The friend I alluded to in my previous post has decided, unilaterally, to end our friendship. It’s hard to know what to say about this development, harder still to parse the double messages in our short, intense friendship. Can one person find me fascinating, want to know more and more about me, come over on my birthday to play me “Glad to have a friend like you” — and drop our friendship by email (Thank G-d he’s not on Twitter!) a few hours before Shabbat, because he doesn’t feel a deep enough affection to continue? It’s as if I blinked and missed the yellow light that must have preceded the red light of yesterday’s message.
Three of the four (amazing) friends I’ve told about this situation, including my husband, theorize that the friend in question developed romantic feelings for me, couldn’t handle it, and decided breaking off contact would be the sanest course of action. While I like the ego massage of this theory, I don’t imagine it’s true. Quite frankly, I think it’s an issue of overcrowding. When we first met, I wasn’t asking anything of him, wasn’t asking him to call me when I was having a hard day or inviting him to join me on outings. There was room for him to feel some agency in the relationship. As things progressed, and based on his frequent articulation of his commitment to our friendship and my general struggles in life, I leaned on him more and more. I was too busy enjoying the empathy (believe it or not, he’s great at empathy!) to realize he wasn’t leaning on me, or initiating contact, or inviting me to do things, or asking me to comfort him when he was feeling down.

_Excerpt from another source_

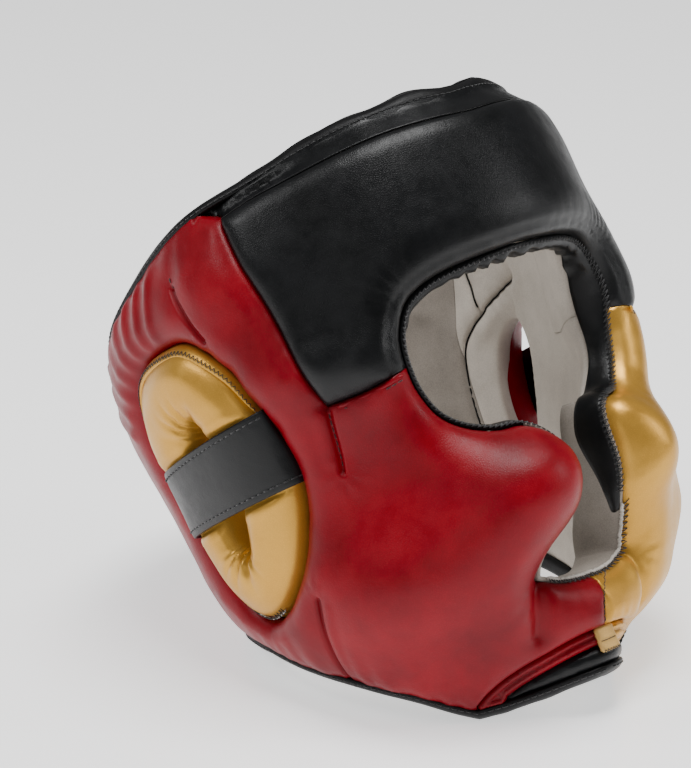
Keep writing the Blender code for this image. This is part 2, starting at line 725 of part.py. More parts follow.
def chin_cup():
    """The black cup under the chin."""
    outline, kinds = both_halves(path("cup_low", "-jaw_lower", "-cup_top"))
    loops = [inset(outline, kinds)]

    def depth(flat):
        edges = loops[0], np.roll(loops[0], -1, axis=0)
        return CUP_DEPTH + 3.0 - 1.5 * np.minimum(distance(flat, *edges), 2.0)

    panel("chin_cup", loops, depth, backing_depth, "black_leather", fine=COARSE, rings=(2.4,))


def patch(name, centre, half_angle, low, high, outer, inner, colour, corner):
    """A plain patch with clipped corners that lies over other pieces."""
    half = half_angle * ARC
    corners = [(-half + corner, low), (half - corner, low), (half, low + corner), (half, high - corner),
               (half - corner, high), (-half + corner, high), (-half, high - corner), (-half, low + corner)]
    loop = np.array([(centre * ARC + across, up) for across, up in corners])
    sides = [resample(np.array([start, end]), EDGE_STEP)[:-1]
             for start, end in zip(loop, np.roll(loop, -1, axis=0))]
    loops = [np.vstack(sides)]
    panel(name, loops, lambda flat: np.full(len(flat), outer), lambda flat: np.full(len(flat), inner),
          colour, fine=COARSE, rings=())


def linear(value):
    """One sRGB channel as a linear value."""
    return value / 12.92 if value <= 0.04045 else ((value + 0.055) / 1.055) ** 2.4


def finish(name, colour):
    """A Principled material for one piece."""
    code, roughness, metallic = COLOURS[colour]
    channels = [linear(int(code[k:k + 2], 16) / 255) for k in (1, 3, 5)]
    material = bpy.data.materials.new(name + "_" + colour)
    material.use_nodes = True
    shader = material.node_tree.nodes["Principled BSDF"]
    shader.inputs["Base Color"].default_value = (*channels, 1.0)
    shader.inputs["Roughness"].default_value = roughness
    shader.inputs["Metallic"].default_value = metallic
    return material


def stand_up():
    """Pitch the pieces back, rest them on the ground, centre them and make their objects."""
    turn = math.radians(PITCH_BACK)
    pitch = np.array([[1, 0, 0],
                      [0, math.cos(turn), math.sin(turn)],
                      [0, -math.sin(turn), math.cos(turn)]])
    posed = [(name, points @ pitch.T, faces, colour) for name, points, faces, colour in PIECES]
    everything = np.vstack([points for name, points, faces, colour in posed])
    low, high = everything.min(0), everything.max(0)
    shift = np.array([(low[0] + high[0]) / 2, (low[1] + high[1]) / 2, low[2] + SQUASH])
    for name, points, faces, colour in posed:
        points = points - shift
        points[:, 2] = np.maximum(points[:, 2], 0.0)
        mesh = bpy.data.meshes.new(name)
        mesh.from_pydata((points * METRES).tolist(), [], faces)
        work = bmesh.new()
        work.from_mesh(mesh)
        bmesh.ops.recalc_face_normals(work, faces=work.faces[:])
        work.to_mesh(mesh)
        work.free()
        mesh.shade_smooth()
        mesh.materials.append(finish(name, colour))
        piece = bpy.data.objects.new(name, mesh)
        bpy.context.scene.collection.objects.link(piece)


def headgear():
    """Make every piece."""
    forehead_pad()
    crown_trim()
    side_panel("right_shell", -1, "red_leather")
    side_panel("left_shell", 1, "gold_leather")
    ear_pad("right_ear_pad", -1, "gold_leather")
    ear_pad("left_ear_pad", 1, "red_leather")
    ear_strap("right_ear_strap", -1)
    ear_strap("left_ear_strap", 1)
    face_gusset()
    outline, kinds = both_halves(path("brow", "cheek_seam", "temple", "temple_top", "crown_front"))
    lining_piece("forehead_lining", [inset(outline, kinds)])
    side_lining("right_lining", -1)
    side_lining("left_lining", 1)
    outline, kinds = both_halves(path("crown_back", "-lining_seam", "neck_back"), BACK)
    lining_piece("back_lining", [inset(outline, kinds)])
    chin_strip("right_chin_strip", -1, "red_leather")
    chin_strip("left_chin_strip", 1, "gold_leather")
    chin_cup()
    patch("chin_tab", 0, TAB_HALF_ANGLE, TAB_LOW, TAB_HIGH, TAB_DEPTH, TAB_DEPTH + TAB_THICK,
          "gold_leather", corner=TAB_CORNER)
    patch("closure_strap", BACK, CLOSURE_HALF_ANGLE, CLOSURE_LOW, CLOSURE_HIGH,
          -CLOSURE - CLOSURE_LIFT, -CLOSURE_LIFT, "black_tape", corner=CLOSURE_CORNER)
    rim_binding("neck_binding", ("cup_low", "neck_side", "neck_back"), BINDING)
    rim_binding("crown_binding", ("crown_back", "crown_side", "crown_front"), BINDING)
    stand_up()


headgear()
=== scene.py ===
"""Looks of a padded boxing headgear: coated leather, suede lining, folded tape, straps and thread.

The pieces are laid out on the same flat pattern as the solids, with much finer spacing. A point of
the pattern has an angle from the middle of the face, positive towards the wearer's left, and a
height above the ear hole. Its depth is measured inwards from the plain outer form. Lengths are in
millimetres until a piece is stood up and scaled to metres.
"""

import math
from collections import namedtuple

import bmesh
import bpy
import numpy as np
from mathutils import Matrix, Vector, geometry, noise


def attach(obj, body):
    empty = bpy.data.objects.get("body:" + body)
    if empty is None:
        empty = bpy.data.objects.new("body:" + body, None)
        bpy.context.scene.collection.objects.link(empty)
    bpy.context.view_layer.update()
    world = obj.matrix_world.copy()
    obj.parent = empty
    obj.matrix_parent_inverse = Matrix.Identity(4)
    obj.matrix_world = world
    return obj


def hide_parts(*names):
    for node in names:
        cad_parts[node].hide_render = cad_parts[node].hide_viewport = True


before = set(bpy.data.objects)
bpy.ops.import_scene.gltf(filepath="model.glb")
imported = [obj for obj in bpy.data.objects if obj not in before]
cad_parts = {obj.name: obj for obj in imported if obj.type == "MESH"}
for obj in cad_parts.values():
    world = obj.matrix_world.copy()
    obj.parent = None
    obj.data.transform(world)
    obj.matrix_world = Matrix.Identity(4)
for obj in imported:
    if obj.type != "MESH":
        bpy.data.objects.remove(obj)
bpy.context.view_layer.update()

METRES = 0.001
PITCH_BACK = 22.5
STAND_SHIFT = np.array([0.0, 9.0407, -89.0021])    # from the pitched head frame to the ground
ARC = 1.75                     # pattern width of one degree round the head
BACK = 180.0                   # angle of the middle of the back

GAP = 0.3                      # clear space between two pieces
FACING_GAP = 1.3               # clear space between the padding and the lining behind it
PAD = 27.0                     # padding and lining together, from the plain form inwards
LINING = 2.7                   # thickness of the suede lining
RIM_PINCH, RIM_REACH = 6.0, 30.0        # thinning of the padding towards the crown and the neck
BACKING = 12.5                 # from the hollow out to the padding's hidden inner face
LINING_BACK = 10.2             # from the hollow out to the lining's hidden outer face
GUSSET = 2.0                   # thickness of the strip round the eye opening
GUSSET_INNER = 6.3             # from the hollow out to that strip's inner edge
GUSSET_TOP, GUSSET_END = -15.0, -52.0   # heights between which the strip narrows to nothing
STRAP = 2.2                    # thickness of the ear strap
STRAP_RISE, STRAP_SINK, STRAP_TUCK = 3.2, 3.6, 9.0    # its middle, its ends and their tucked edges
STRAP_SPARE = 0.9              # clear space that the ear pad keeps under it
CLOSURE, CLOSURE_LIFT = 3.0, 1.2        # thickness of the closure strap, and its clear space
TAPE_BACK = 4.2                # how much deeper the crown's tape lies at the front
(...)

Last night, I alluded on facebook to having had a rough day. Two — count ‘em — friends who live in the neighborhood offered to come over with chocolate. One, in fact, did come over, not just with chocolate but with wisdom and kindness and tie-dye shirts for the boys. Later last night, a woman I know from graduate school (and before that from summer camp) took time out from packing for a move to chat with me (facebook again!) and send me amazing, beautiful, heartfelt wisdom and support. And she sent me a poem. (Poetry deserves its own sentence!)

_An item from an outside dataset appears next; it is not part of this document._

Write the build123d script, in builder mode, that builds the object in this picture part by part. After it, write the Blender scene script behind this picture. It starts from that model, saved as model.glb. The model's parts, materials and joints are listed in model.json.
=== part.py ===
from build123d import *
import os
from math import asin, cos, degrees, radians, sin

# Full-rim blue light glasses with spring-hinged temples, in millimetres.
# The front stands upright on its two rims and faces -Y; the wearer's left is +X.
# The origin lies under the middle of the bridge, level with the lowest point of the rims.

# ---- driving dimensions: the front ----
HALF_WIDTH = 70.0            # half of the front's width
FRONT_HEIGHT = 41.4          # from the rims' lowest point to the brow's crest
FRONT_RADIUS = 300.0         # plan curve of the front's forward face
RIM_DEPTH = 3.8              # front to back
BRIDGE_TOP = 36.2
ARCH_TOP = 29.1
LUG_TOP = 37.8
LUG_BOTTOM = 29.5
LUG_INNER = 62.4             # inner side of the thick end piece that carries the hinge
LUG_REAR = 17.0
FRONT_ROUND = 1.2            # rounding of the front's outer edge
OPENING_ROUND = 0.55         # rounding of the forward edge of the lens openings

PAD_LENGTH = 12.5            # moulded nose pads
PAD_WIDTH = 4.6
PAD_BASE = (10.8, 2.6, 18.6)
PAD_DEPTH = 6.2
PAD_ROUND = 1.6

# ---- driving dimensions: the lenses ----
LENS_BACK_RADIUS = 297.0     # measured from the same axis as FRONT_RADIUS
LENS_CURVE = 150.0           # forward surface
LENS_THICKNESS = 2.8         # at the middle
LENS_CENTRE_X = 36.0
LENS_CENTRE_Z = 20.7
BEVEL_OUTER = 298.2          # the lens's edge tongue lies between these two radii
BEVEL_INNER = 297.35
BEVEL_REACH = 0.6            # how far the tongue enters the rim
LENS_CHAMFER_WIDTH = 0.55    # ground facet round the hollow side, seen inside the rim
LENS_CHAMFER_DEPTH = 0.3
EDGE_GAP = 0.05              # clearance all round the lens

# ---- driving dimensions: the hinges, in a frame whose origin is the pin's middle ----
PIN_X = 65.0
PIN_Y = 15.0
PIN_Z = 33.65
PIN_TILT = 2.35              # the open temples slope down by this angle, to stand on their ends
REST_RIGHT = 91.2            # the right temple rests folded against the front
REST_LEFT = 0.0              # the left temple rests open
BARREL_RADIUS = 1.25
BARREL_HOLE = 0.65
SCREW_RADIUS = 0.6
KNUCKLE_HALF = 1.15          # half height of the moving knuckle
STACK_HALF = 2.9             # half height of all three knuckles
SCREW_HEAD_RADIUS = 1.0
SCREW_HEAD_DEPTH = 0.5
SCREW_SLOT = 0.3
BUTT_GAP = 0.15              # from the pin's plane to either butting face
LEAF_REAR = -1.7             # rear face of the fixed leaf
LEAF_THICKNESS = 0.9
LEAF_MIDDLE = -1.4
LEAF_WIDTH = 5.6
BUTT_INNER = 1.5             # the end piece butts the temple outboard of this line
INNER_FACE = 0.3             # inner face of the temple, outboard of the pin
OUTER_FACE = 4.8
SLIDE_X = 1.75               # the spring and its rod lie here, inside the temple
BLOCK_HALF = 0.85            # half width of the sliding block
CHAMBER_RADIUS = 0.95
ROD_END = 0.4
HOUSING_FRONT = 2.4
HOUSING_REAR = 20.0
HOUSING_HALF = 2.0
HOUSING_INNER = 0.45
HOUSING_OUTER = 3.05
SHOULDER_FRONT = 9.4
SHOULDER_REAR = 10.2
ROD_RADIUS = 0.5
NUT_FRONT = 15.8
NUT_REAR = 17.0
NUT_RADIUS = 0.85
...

Today I went to synagogue with the boys, as I almost always do on Saturday mornings. A neighborhood girl who also attends our synagogue watched the boys so I could sit peacefully in the service and hear the whole Torah study. She declined payment, even after I offered to pay her after sundown (i.e. after Shabbat was ended). Another friend, Anita, who is — did I mention? — 91 years old and legally blind, made a standing offer to look after the boys in her (small, childproof) apartment while I run errands. Yet another woman noted that it’s supposed to be hot this week, and invited us to come use the pool at her apartment complex.
In the aggregate, these various encounters leave me with some less than charitable feelings toward that person I had liked so much. They also suggest something about friendship: it’s not just about the soul connection but about the day-to-day support and respect. Had my now-former friend said to me, “Naomi, I’m feeling a little crowded in our relationship. It’s uneven, and I’d like a little space,” I like to think I would have backed off. Of course I’d have been hurt, but if that were said in the context of an attempt to make things work for both of us, the soul connection would have been backed up by caring and respect.
I’m sure he had his reasons, but it is painful nonetheless. And hard for an intense control freak like me to be left with so many threads dangling.